When Trump was president, the White House lawyers who worked for him were really working for the Executive Office of the President. Their job was to defend the presidency, not Donald Trump, though he used them as if they were his personal attorneys. The ones who did defend Trump, Rudy Giuliani for instance, are now answering for their folly. John Eastman should be barred from ever practicing, teaching, or talking seriously about law again. But now, Trump is a private citizen, having been visited by the FBI toting a search warrant. That warrant has more attached to it than just about any other private citizen, and the public has a strong right to know what the FBI was looking for.
The obligation to appease the public’s right to know doesn’t lie with the private citizen’s legal team. It lies with the government. Merrick Garland has literally thousands of lawyers working for him. He should assign some of them to redact the Trump warrant and affidavit, compile the list of evidence and comb for a few pearls, go before a judge and seek to unseal it for public release. This should be done as soon as possible, to show that the government and FBI are acting in good faith to protect the nation, and not to scorch the earth under Donald Trump.
Before the sun sets today, Garland should stand up in front of cameras and tell the nation he’s going to release everything possible to assure the country that the FBI and DOJ are working for the citizens, all the citizens, in the interests of the country and its institutions. The implications of this being some January 6th ruse will do more damage to the country than finding the “smoking gun” if it was obtained as fruit of a poisoned investigation. And what if the FBI didn’t find one? This entire thing, if it was a pretext, could be a scandal unless it produces something. That’s what French was talking about “rolling the dice.”

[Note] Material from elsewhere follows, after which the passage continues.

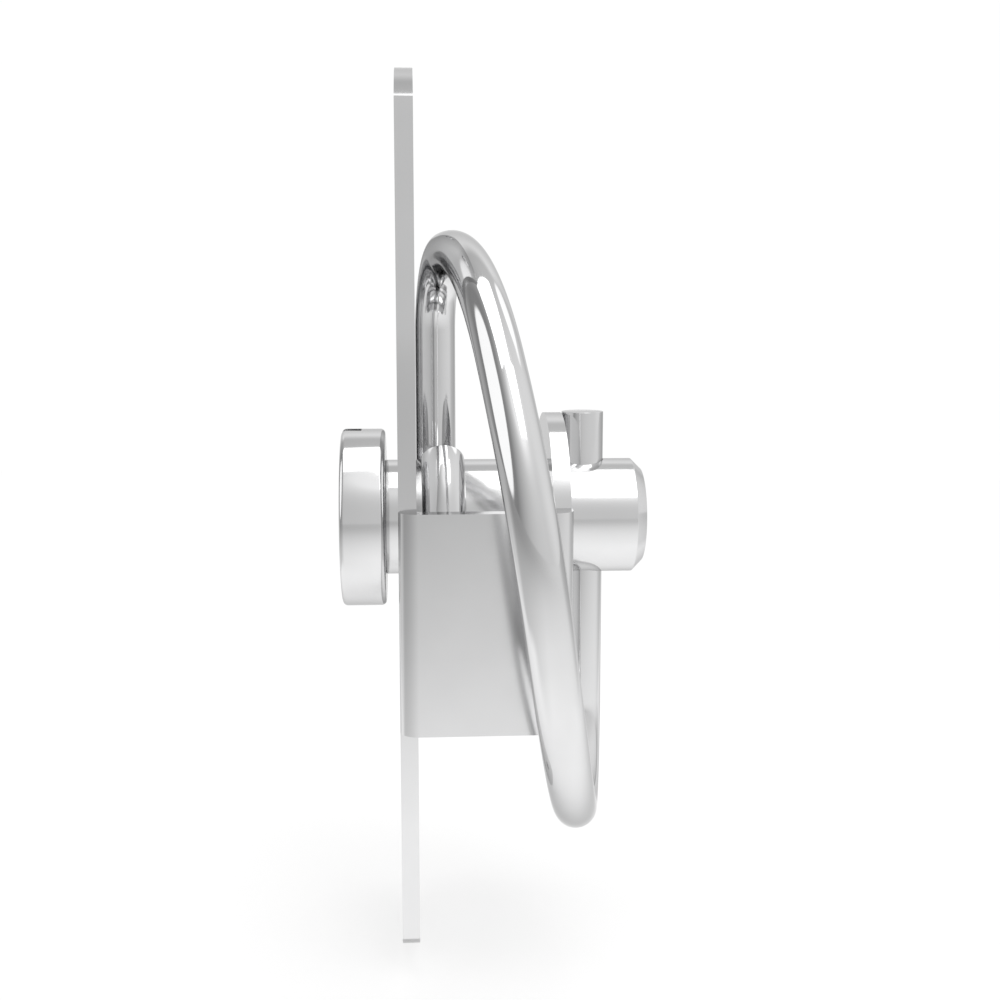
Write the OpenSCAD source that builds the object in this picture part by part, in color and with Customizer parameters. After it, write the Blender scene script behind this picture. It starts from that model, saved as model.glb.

The people have an overwhelming interest in being assured that the FBI doesn’t play dice in this way. It’s not Trump’s job to make that case. In fact, Trump can’t make that case because he lacks the moral, political, and public authority to do so. The only case he can make is that the FBI is corrupt, and the FBI is helping him make that case if Garland doesn’t say something publicly, and produce the warrant.